Crimen y castigo, “mal escrito”
He leído con mucho retraso, pero con gran sorpresa, la columna de FranzOlivier Giesbert en Magazine Littéraire de septiembre de 2017, que comienza con una pregunta que ahora considera “idiota”, pero que él solía hacer a sus entrevistados cuando era un joven reportero: “¿cuál es la más grande novela de todos los tiempos?”.
De un año a otro, dice, la respuesta del interlocutor variará. Una vez dirá que El extranjero, de Albert Camus; otra que Anna Karénina, de Tolstói; después quizá El padre Goriot, de Honoré de Balzac, o
Grandes esperanzas, de Charles Dickens; acaso más tarde la obra de “un oscuro escritor guatemalteco”, plantea Giesbert, y uno no deja de pensar si habrá tenido el atrevimiento de hablar así de Miguel Ángel Asturias.
Esta variedad la atribuye a que nuestros libros preferidos cambian con la edad, el humor y las estaciones, pero recuerda que cuando joven, cuando interrogaba a los autores sobre el particular, la mayoría opinaba a favor de Crimen y castigo, de Fiódor Dostoievski, como Julien Green, quien decía que cuando leía esa novela se le cayó de las manos porque comenzó a temblar, sumergido en una mezcla de emociones. Desde Viena, ya Stefan Zweig había hecho años atrás la misma observación, recibió el libro como un shock, mientras que Norman Mailer estaba fascinado por la mística del ruso, que le inspiró Un sueño americano, su mejor obra. “¿Cuál es el secreto de ese libro?”, se preguntaba el autor de la columna La Chronique, y dice haberlo descubierto en 1989, cuando Leningrado estaba a punto de reconvertirse en San Petersburgo, durante una cena con universitarios rusos especializados en letras francesas con quienes conversaba sobre Dostoievski y su obra maestra. “Lo malo es que esa novela esté tan mal traducida”, dijo el visitante en medio de reacciones divertidas de sus interlocutores, hasta que uno de ellos le dio una explicación a la queja por las múltiples repeticiones de la versión francesa. “Usted podría traducir Crimen
y castigo tantas veces como quiera y no cambiaría nada. Ese libro no está mal traducido. Simplemente está mal escrito. Así de gran autor como es, Dostoievski escribe largo, entrecortado, enredado.
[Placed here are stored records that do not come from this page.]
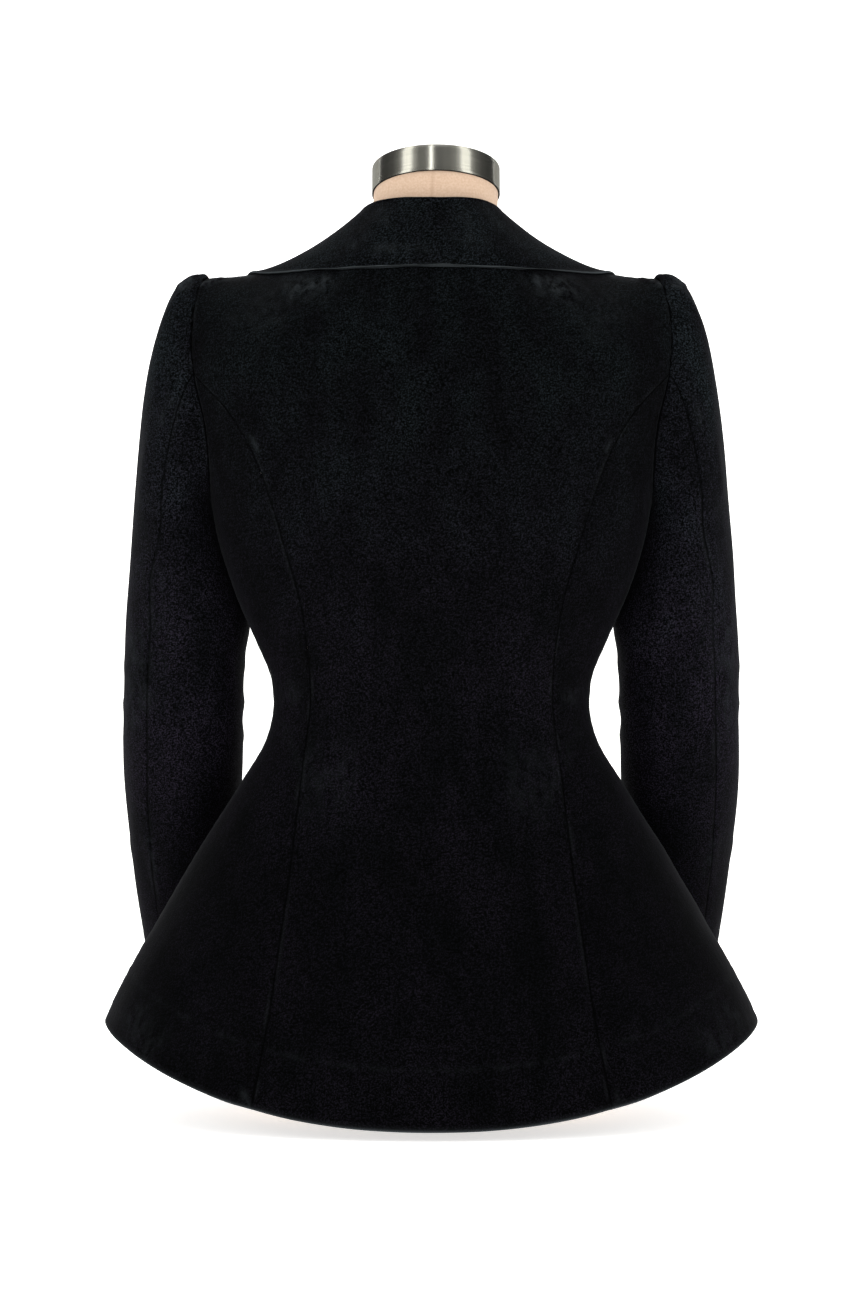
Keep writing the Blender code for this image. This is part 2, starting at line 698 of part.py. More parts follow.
def collar_section(tree, along, side):
    """One section across the collar, from its edge over the roll down to the neck seam."""
    fold = Fold(*smooth(COLLAR_FOLDS, along))
    seam = neckline_point(along, side)
    roll = seam + Vector((fold.roll_x, fold.roll_y, fold.roll_z))
    edge = laid(tree, Vector((fold.edge_x, fold.edge_y, fold.edge_z)), COLLAR_CLEAR)
    belly = laid(tree, (seam + edge) / 2, fold.loft)
    up = (roll - seam).normalized()
    out = edge - roll
    out = (out - up * out.dot(up)).normalized()
    centre = roll - up * ROLL_RADIUS
    turns = [math.radians(angle) for angle in (180, 135, 90, 45, 0)]
    curl = [centre + (out * math.cos(a) + up * math.sin(a)) * ROLL_RADIUS for a in turns]
    foot = seam + up * SLEEVE_GAP - out * (CLOTH * 0.75)
    pull = belly * 2 - (curl[-1] + edge) / 2
    fall = []
    for step in range(1, FALL_STEPS + 1):
        t = step / FALL_STEPS
        point = curl[-1] * (1 - t) ** 2 + pull * 2 * t * (1 - t) + edge * t**2
        fall.append(held_off(tree, point, COLLAR_CLEAR))
    return list(reversed([foot, (foot + curl[0]) / 2] + curl + fall))


def collar_half(grids, front, side):
    """Sections of the collar's left half over this front, from the centre back forward."""
    tree = surface_tree([grids["back"], grids["side_back"], grids["side_front"], grids[front]])
    end = COLLAR_FOLDS[-1].along
    sections = []
    for step in range(COLLAR_STEPS + 1):
        section = collar_section(tree, end * step / COLLAR_STEPS, side)
        sections.append([tuple(point) for point in section])
    return np.array(sections).transpose(1, 0, 2)


def build_collar(grids):
    """The collar as one grid: from the right front round the back of the neck to the left."""
    left = collar_half(grids, "front_under", -1)
    right = collar_half(grids, "front_over", 1)[:, ::-1] * np.array([-1.0, 1.0, 1.0])
    points = np.concatenate([right[:, :-1], left], axis=1)
    across = np.gradient(points, axis=1)
    up = np.gradient(points, axis=0)
    return points, -unit(np.cross(across, up))


def stacked(rings):
    """Points and faces of a closed body through rings that turn leftwards, seen from outside."""
    sides = len(rings[0])
    points = [point for ring in rings for point in ring]
    faces = [list(range(sides))]
    for low in range(0, len(points) - sides, sides):
        for step in range(sides):
            after = (step + 1) % sides
            faces.append([low + after, low + step, low + sides + step, low + sides + after])
    faces.append([len(points) - sides + step for step in reversed(range(sides))])
    return points, faces


def form_ring(ring):
    """One ring of the dress form: a level section, or the neck's tilted one."""
    tilt = math.radians(ring.tilt)
    top = FORM_SECTIONS[-1].height
    neck_share = max(0.0, (ring.height - NECK_FOOT) / (top - NECK_FOOT))
    points = []
    for step in range(FORM_SIDES):
        angle = 2 * math.pi * step / FORM_SIDES
        depth = ring.back if math.cos(angle) > 0 else ring.front
        x = ring.half_width * signed_power(math.sin(angle), 2 / FORM_ROUNDNESS)
        y = depth * signed_power(math.cos(angle), 2 / FORM_ROUNDNESS)
        lean = y * math.sin(tilt)
        x += NECK_SHIFT * neck_share
        points.append(Vector((x, ring.middle + y * math.cos(tilt), ring.height + lean)))
    return points


def build_form(grids):
    """The limbless torso with its neck: one smooth closed body with a flat base."""
    body = [grids[name] for name in ("back", "side_back", "side_front", "front_under")]
    other = [mirrored(grids[name]) for name in ("side_back", "side_front", "front_over")]
    tree = surface_tree(body + other)
    rings = [[kept_under(tree, point) for point in form_ring(row)] for row in FORM_SECTIONS]
    mesh_object("form_torso", *stacked(rings), FORM_CLOTH)


def kept_under(tree, point):
    """The point, moved in where it is nearer to the jacket's inner side than the gap."""
    near, normal, _, _ = tree.find_nearest(point)
    rise = (point - near).dot(normal)
    beside = (point - near - normal * rise).length
    low = -(CLOTH + FORM_GAP)
    return near + normal * low if rise > low and beside < EDGE_REACH else point


def build_cap():
    """The steel cap: a short cylinder with bevelled rims, square to the tilted neck."""
    neck = FORM_SECTIONS[-1]
    axis = Vector((0, -math.sin(CAP_TILT), math.cos(CAP_TILT)))
    side, back = Vector((1, 0, 0)), Vector((0, math.cos(CAP_TILT), math.sin(CAP_TILT)))
    foot = Vector((NECK_SHIFT, neck.middle, neck.height)) + axis * SEAM_GAP
    profile = (
        (CAP_RADIUS - CAP_BEVEL, 0.0),
        (CAP_RADIUS, CAP_BEVEL),
        (CAP_RADIUS, CAP_HEIGHT - CAP_BEVEL),
        (CAP_RADIUS - CAP_BEVEL, CAP_HEIGHT),
    )
    turns = [2 * math.pi * step / CAP_SIDES for step in range(CAP_SIDES)]
    rings = []
    for radius, rise in profile:
        middle = foot + axis * rise
        rings.append([middle + (side * math.sin(a) + back * math.cos(a)) * radius for a in turns])
    mesh_object("neck_cap", *stacked(rings), STEEL)


def main():
    """Builds every piece."""
    for old in list(bpy.data.objects):
        bpy.data.objects.remove(old, do_unlink=True)
    grids = build_body()
    wall("back", *grids["back"])
    for name in ("side_back", "side_front"):
        wall(name + "_left", *grids[name])
        wall(name + "_right", *mirrored(grids[name]))
    wall("front_left", *grids["front_under"])
    wall("front_right", *mirrored(grids["front_over"]))
    sleeve_walls(grids)
    wall("collar", *build_collar(grids))
    build_form(grids)
    build_cap()


main()
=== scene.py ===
"""A black velvet jacket on a limbless dress form, seen from behind.

Metres, +Z up. The jacket's front faces -Y and the wearer's left is +X. Every panel of cloth is a
thin wall on the form of its solid, with its seams, folds and pile laid on in real sizes.
Angles round the body run from the centre back (0) over the left side (90 degrees) to the front.
"""

import logging
import math
from dataclasses import dataclass, field
from enum import Enum
from typing import NamedTuple, Optional, Sequence, Union

import bpy
import numpy as np
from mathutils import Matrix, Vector
from mathutils.bvhtree import BVHTree


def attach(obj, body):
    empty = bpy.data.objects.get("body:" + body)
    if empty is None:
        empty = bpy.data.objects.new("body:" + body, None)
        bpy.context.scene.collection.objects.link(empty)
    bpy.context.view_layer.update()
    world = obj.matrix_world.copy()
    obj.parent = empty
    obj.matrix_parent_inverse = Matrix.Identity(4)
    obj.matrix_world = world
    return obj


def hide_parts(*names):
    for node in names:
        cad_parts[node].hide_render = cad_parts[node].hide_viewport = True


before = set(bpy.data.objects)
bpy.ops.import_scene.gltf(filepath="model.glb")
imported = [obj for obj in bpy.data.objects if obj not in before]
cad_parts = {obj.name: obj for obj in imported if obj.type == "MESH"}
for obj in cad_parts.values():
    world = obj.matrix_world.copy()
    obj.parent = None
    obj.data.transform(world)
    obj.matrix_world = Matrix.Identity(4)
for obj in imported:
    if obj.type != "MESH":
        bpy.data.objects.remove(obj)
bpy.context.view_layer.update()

log = logging.getLogger("velvet_jacket")
MM = 0.001
WHITE = (1.0, 1.0, 1.0, 1.0)
BLACK = (0.0, 0.0, 0.0, 1.0)
Array = np.ndarray
Socket = bpy.types.NodeSocket
Value = Union[Socket, float, Sequence[float]]


class Section(NamedTuple):
    """A level section of the jacket's body."""

    height: float
    half_width: float
    back: float
    front: float
    roundness: float


class Seam(NamedTuple):
    """A point of a seam that runs up the body, as its half width from the middle."""

    height: float
    half_width: float


class Shoulder(NamedTuple):
    """A point of the shoulder seam."""

    half_width: float
    depth: float
    height: float


class Column(NamedTuple):
    """A column of the back panel: its share of the half width, and where it ends at the top."""

    share: float
    top: float


class Ring(NamedTuple):
    """A ring of the sleeve's tube: its middle, its half sizes and its pitch in degrees."""

    along: float
    x: float
    y: float
    z: float
    half_width: float
    half_depth: float
    pitch: float


class HeadLine(NamedTuple):
    """How the sleeve's head leaves the armhole at this share of the armhole's height."""

    share: float
    rise: float
    reach: float
    lead: float


class Fold(NamedTuple):
    """A section of the collar: its roll from the neck seam, and its outer edge."""

    along: float
    roll_x: float
    roll_y: float
    roll_z: float
    edge_x: float
    edge_y: float
    edge_z: float
    loft: float


class FormRing(NamedTuple):
    """A ring of the dress form."""

    height: float
    middle: float
    half_width: float
    back: float
    front: float
    tilt: float


def rows_of(kind: type, *rows: Sequence[float]) -> tuple:
    """A table's rows, each with the names of its sizes."""
    return tuple(kind(*row) for row in rows)


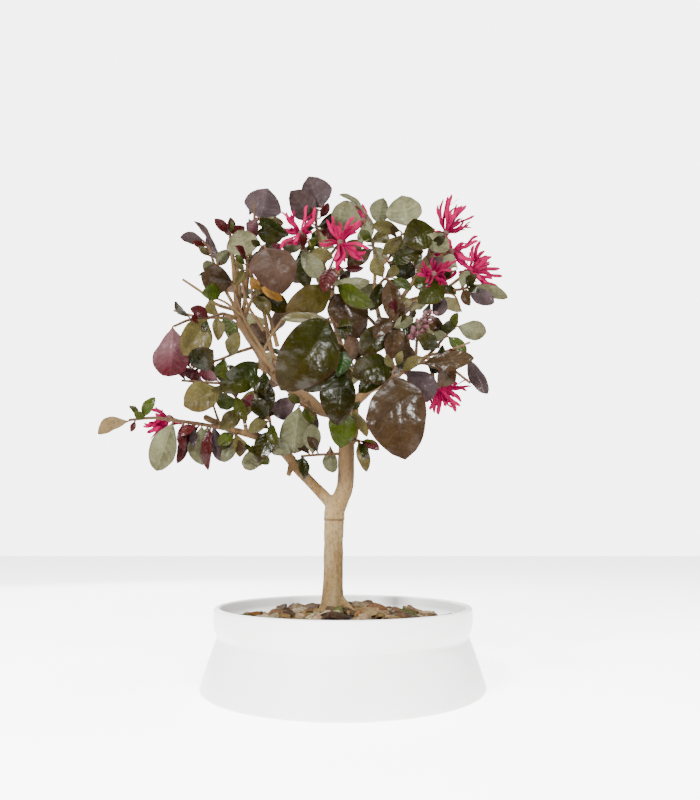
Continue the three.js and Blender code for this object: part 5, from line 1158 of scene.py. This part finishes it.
for places, low, high in fineTwigs:
    radii = taper(low, high, len(places))
    thin.append(tubeOf([seen(place) for place in places], radii, sides, "fineTwig"))
body = joined(stout, "trunkBody")
modify(body, "REMESH", mode="VOXEL", voxel_size=trunkLook["voxel"] * mm)
modify(body, "SMOOTH", iterations=trunkLook["smoothing"], factor=0.5)
coords = coordsOf(body)
x, y, z = (coords / mm).T
broad, slow, fine = trunkLook["lumps"]
lump = broad * np.sin(x * 0.55 + z * 0.19) * np.sin(y * 0.6 + 1.3) + slow * np.sin(z * 0.43 + x * 0.4)
lump += fine * np.sin(x * 1.9 + y * 1.4 + z * 0.5)
aboveRing = z - barkLook["ringHeight"] / mm
ridge = np.exp(-((aboveRing - trunkLook["ridgeAbove"]) / trunkLook["ridgeWidth"]) ** 2)
groove = np.exp(-(aboveRing / trunkLook["grooveWidth"]) ** 2)
onTrunk = np.abs(x - barkLook["trunkX"] / mm) < barkLook["trunkReach"] / mm
lump += (trunkLook["ringRidge"] * ridge - trunkLook["ringGroove"] * groove) * onTrunk
setCoords(body, coords + coordsOf(body, "normal") * lump[:, None] * mm)
woodPiece = joined([body] + thin, "trunkWood")
woodPiece.data.materials.append(barkMaterial)
finishPiece(woodPiece, "bark", "trunk")
print("trunk made,", len(woodPiece.data.polygons), "faces")

# Pot

potLook = {  # sizes in millimetres, and the relief in metres
    "profile": [(87, 0), (84.1, 9.7), (80.7, 20.6), (77.6, 29.5), (79.7, 32.9), (80.6, 38), (80.6, 45.7),
        (76.6, 45.7), (76.6, 39), (73.6, 34), (73.6, 29.5), (83, 5)],  # radius and height
    "segments": 128, "edgeRound": 1.3, "edgeAngle": 28, "drainRadius": 5, "drainRing": 30, "drains": 3,
    "drillDepth": 20,
    "white": (0.76, 0.757, 0.75, 1), "cloud": (0.70, 0.69, 0.68, 1), "speck": (0.62, 0.59, 0.56, 1),
    "cloudScale": 18, "speckScale": 900, "relief": 0.0008,
}


def makeGlazeMaterial():
    material, tree, shader = newMaterial("whiteGlaze")
    cloud = noiseOf(tree, potLook["cloudScale"], 2.0)
    specks = noiseOf(tree, potLook["speckScale"], 2.0)
    colour = blended(tree, ranged(tree, cloud, 0.3, 0.7), potLook["white"], potLook["cloud"])
    colour = blended(tree, ranged(tree, specks, 0.68, 0.78, 0.0, 0.25), colour, potLook["speck"])
    feed(tree, shader, {"Base Color": colour, "Roughness": ranged(tree, cloud, 0.2, 0.8, 0.34, 0.44)})
    addBump(tree, shader, timesPlus(tree, specks, 0.05, cloud), 0.25, potLook["relief"])
    return material


radius, height = potLook["profile"][0]
pot = primitive(bpy.ops.mesh.primitive_circle_add, "whitePot", vertices=potLook["segments"],
    radius=radius * mm)
editAll(pot)
for nextRadius, nextHeight in potLook["profile"][1:]:
    bpy.ops.mesh.extrude_region_move(TRANSFORM_OT_translate={"value": (0, 0, (nextHeight - height) * mm)})
    wider = nextRadius / radius
    bpy.ops.transform.resize(value=(wider, wider, 1), center_override=(0, 0, 0))
    radius, height = nextRadius, nextHeight
bpy.ops.mesh.select_all(action="SELECT")
bpy.ops.mesh.fill_holes(sides=0)
faceOutwards(pot)
modify(pot, "BEVEL", limit_method="ANGLE", angle_limit=math.radians(potLook["edgeAngle"]),
    width=potLook["edgeRound"] * mm, segments=4)
ring = potLook["drainRing"] * mm
for i in range(potLook["drains"]):
    angle = math.pi / 2 + 2 * math.pi * i / potLook["drains"]
    drill = primitive(bpy.ops.mesh.primitive_cylinder_add, "drill", vertices=32,
        depth=potLook["drillDepth"] * mm, radius=potLook["drainRadius"] * mm,
        location=(ring * math.cos(angle), ring * math.sin(angle), 0))
    modify(pot, "BOOLEAN", object=drill, operation="DIFFERENCE", solver="EXACT")
    bpy.data.objects.remove(drill)
pot.data.materials.append(makeGlazeMaterial())
finishPiece(pot, "pot_ceramic", "pot")
print("pot made,", len(pot.data.polygons), "faces")

# Loose layer of bark chips

chipLook = {  # sizes in millimetres
    "top": 42.4, "edge": 34.8, "radius": 73.3, "count": 380, "ring": 71, "forms": 4,
    "size": (2.4, 7.6), "width": (0.45, 0.8), "height": (0.22, 0.5), "tilt": (0.5, 0.4),
    "lift": (-1.3, 0.9), "tones": (0.6, 1.3), "trunk": (-6.5, 0), "clearOfTrunk": 8, "pastEdge": 0.6,
    "uneven": (0.72, 1.08), "cornerFrom": 2.5, "cornerCut": 0.84,  # on a cube from -1 to 1
    "bed": paint(46, 30, 20), "bedBelow": 1.6, "bedDepth": 1.2, "bedSquares": 110,
    "colours": [paint(206, 176, 138), paint(176, 144, 84), paint(140, 102, 66), paint(92, 62, 32),
        paint(226, 208, 170), paint(168, 112, 56), paint(124, 92, 54), paint(190, 158, 108),
        paint(120, 124, 54)],
}
chipMaterial = makeDownMaterial("barkChip", 520, 0.8, 0.85)
soilMaterial = makeDownMaterial("pottingSoil", 300, 0.9, 0.92)


def moundHeight(distance):
    return mix(chipLook["top"], chipLook["edge"], np.minimum(1, distance / chipLook["radius"]) ** 1.6)


bed = primitive(bpy.ops.mesh.primitive_grid_add, "bed", x_subdivisions=chipLook["bedSquares"],
    y_subdivisions=chipLook["bedSquares"], size=2)
square = coordsOf(bed)[:, :2]  # drawn out to a disc
reach = np.abs(square).max(axis=1)
length = np.maximum(np.linalg.norm(square, axis=1), 1e-9)
x, y = (square * (reach / length * (chipLook["radius"] - 0.2))[:, None]).T
height = moundHeight(np.hypot(x, y)) - chipLook["bedBelow"]
height += 0.5 * np.sin(x * 0.9 + 2 * np.sin(y * 0.31)) * np.sin(y * 0.8 + 1)
height += 0.3 * np.sin(x * 2.1 + 1.7) * np.sin(y * 1.9 + np.sin(x * 0.6))
setCoords(bed, np.column_stack([x, y, height]) * mm)
faceOutwards(bed)
modify(bed, "SOLIDIFY", thickness=chipLook["bedDepth"] * mm, offset=-1)
colourIn(bed, soilMaterial, chipLook["bed"])


def chipTemplate(form):  # a block with its points pushed about and its corners cut back
    made = primitive(bpy.ops.mesh.primitive_cube_add, "chip" + str(form), size=2)
    editAll(made)
    bpy.ops.mesh.subdivide(number_cuts=2)
    bpy.ops.object.mode_set(mode="OBJECT")
    coords = coordsOf(made)
    for i in range(len(coords)):
        coords[i] *= [drawn(*chipLook["uneven"], form * 31 + i * 3 + k) for k in range(3)]
    corner = np.abs(coords).sum(axis=1) > chipLook["cornerFrom"]
    setCoords(made, coords * np.where(corner, chipLook["cornerCut"], 1)[:, None])
    return made


chipForms = [chipTemplate(form) for form in range(chipLook["forms"])]
chips = [bed]
for i in range(chipLook["count"]):
    distance = chipLook["ring"] * math.sqrt((i + 0.5) / chipLook["count"])
    angle = goldenAngle * i + drawn(-0.15, 0.15, i + 0.2)
    x, y = distance * math.cos(angle), distance * math.sin(angle)
    if math.dist((x, y), chipLook["trunk"]) < chipLook["clearOfTrunk"]:
        continue
    size = mix(*chipLook["size"], draw(i + 0.3) ** 1.5)
    scale = size * np.array([1, drawn(*chipLook["width"], i + 0.4), drawn(*chipLook["height"], i + 0.5)])
    tilt = [drawn(-1, 1, i + 0.6) * chipLook["tilt"][0], drawn(-1, 1, i + 0.65) * chipLook["tilt"][1]]
    turn = np.array(Euler((*tilt, roundTurn * draw(i + 0.7))).to_matrix())
    room = chipLook["radius"] + chipLook["pastEdge"] - distance
    if size > room:
        scale *= max(room, 1.8) / size
    made = copyOf(chipForms[i % chipLook["forms"]])
    height = moundHeight(distance) + drawn(*chipLook["lift"], i + 0.8)
    setCoords(made, ((coordsOf(made) * scale) @ turn.T + np.array((x, y, height))) * mm)
    colour = np.array(chipLook["colours"][int(len(chipLook["colours"]) * draw(i + 0.9))])
    colour[:3] *= drawn(*chipLook["tones"], i + 0.95)
    colourIn(made, chipMaterial, np.clip(colour, 0, 1))
    chips.append(made)
layer = joined(chips, "chipLayer")
finishPiece(layer, "bark_chips", "bark_chips")
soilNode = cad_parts["soil"]
soilNode.data.materials.clear()
soilNode.data.materials.append(soilMaterial)
for template in chipForms + list(leafSheets.values()) + [petalSheet, calyx, bud]:
    bpy.data.objects.remove(template)
print("chips made,", len(layer.data.polygons), "faces")

# Floor, light and camera

studio = {  # places and sizes in metres, the lens and its sensor in millimetres, the pitch in degrees
    "room": 0.3, "backdrop": 5.6, "floor": (0.95, 0.95, 0.95, 1), "floorGlow": 3.6, "floorSize": 8,
    "crown": (0, 0, 0.2), "lens": 26.83, "sensor": 36, "pitch": 13.56,
    "lights": {  # place, size and power
        "keyLight": ((-0.5, -0.75, 0.75), 0.17, 34), "fillLight": ((0.4, -0.82, 0.84), 0.22, 20),
        "topLight": ((0.1, 0.0, 1.2), 0.6, 30), "backLight": ((-0.5, 0.9, 0.5), 0.6, 10)},
}
white = (1, 1, 1, 1)

floor = primitive(bpy.ops.mesh.primitive_plane_add, "paleFloor", size=studio["floorSize"])
floorMaterial, floorTree, floorShader = newMaterial("paleFloor")
feed(floorTree, floorShader, {"Base Color": studio["floor"], "Roughness": 0.8, "Emission Color": white,
    "Emission Strength": studio["floorGlow"]})
floor.data.materials.append(floorMaterial)
floor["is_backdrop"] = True

world = bpy.data.worlds.new("paleRoom")
bpy.context.scene.world = world
world.use_nodes = True
room = world.node_tree
roomLight = room.nodes["Background"]
feed(room, roomLight, {"Color": white, "Strength": studio["room"]})
backdrop = room.nodes.new("ShaderNodeBackground")
feed(room, backdrop, {"Color": white, "Strength": studio["backdrop"]})
chooser = room.nodes.new("ShaderNodeMixShader")
feed(room, chooser, {"Fac": room.nodes.new("ShaderNodeLightPath").outputs["Is Camera Ray"],
    1: roomLight.outputs["Background"], 2: backdrop.outputs["Background"]})
feed(room, room.nodes["World Output"], {"Surface": chooser.outputs["Shader"]})

for name, (place, size, power) in studio["lights"].items():
    light = bpy.data.lights.new(name, "AREA")
    light.size = size
    light.energy = power
    lamp = bpy.data.objects.new(name, light)
    lamp.location = place
    lamp.rotation_euler = (Vector(studio["crown"]) - Vector(place)).to_track_quat("-Z", "Y").to_euler()
    bpy.context.scene.collection.objects.link(lamp)

camera = bpy.data.objects.new("photoView", bpy.data.cameras.new("photoView"))
camera.data.lens = studio["lens"]
camera.data.sensor_width = studio["sensor"]
camera.location = eye * mm
camera.rotation_euler = (math.radians(90 + studio["pitch"]), 0, 0)
bpy.context.scene.collection.objects.link(camera)
bpy.context.scene.camera = camera

low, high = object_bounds()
El estilo bello no es su fuerte. Los diálogos y las digresiones son interminables. Con él es necesario a menudo esforzarse un poco más. Si no, se pierde el hilo”.
Todos los rusos que departían aquella noche, cuenta Giesbert, compartían la opinión de su colega y algunos llegaron a decir que sin duda faltó un editor exigente que releyera el texto, mientras que uno más consideró que hubiera sido justo eliminar doscientas de las seiscientas páginas al original. ¿Por qué, entonces, Crimen
y castigo tiene esa fuerza paroxística? El columnista responde: “Porque esta novela realista, mística, social y metafísica es como el mundo alrededor de nosotros: un campo de batalla entre el bien y el mal. Porque se articula en torno de dos personajes que, como en todos los libros de Dostoievski, son vitales. Raskólnikov o Porfirio no están al servicio de la historia, sino que toman el control de la historia, de todo. Como si no estuvieran solo en los pasajes de la obra, tienen existencia propia, una que prosigue después de la lectura. Ese es el milagro de esta obra maestra”.
Y sí. Son obras maestras que de hecho el lector recuerda cuando las tuvo en sus manos. El fusilero evoca los días en que tomaba el trolebús de Mixcoac a Metro Zapata para dirigirse a uno de sus primeros empleos como reportero de una revista especializada en temas laborales y leía a diario, en ese trayecto, sentado o a pie, las páginas de los dos tomos de Crimen y castigo, pasta dura, color vino, editados por Orbis-Origen. Todo un acontecimiento.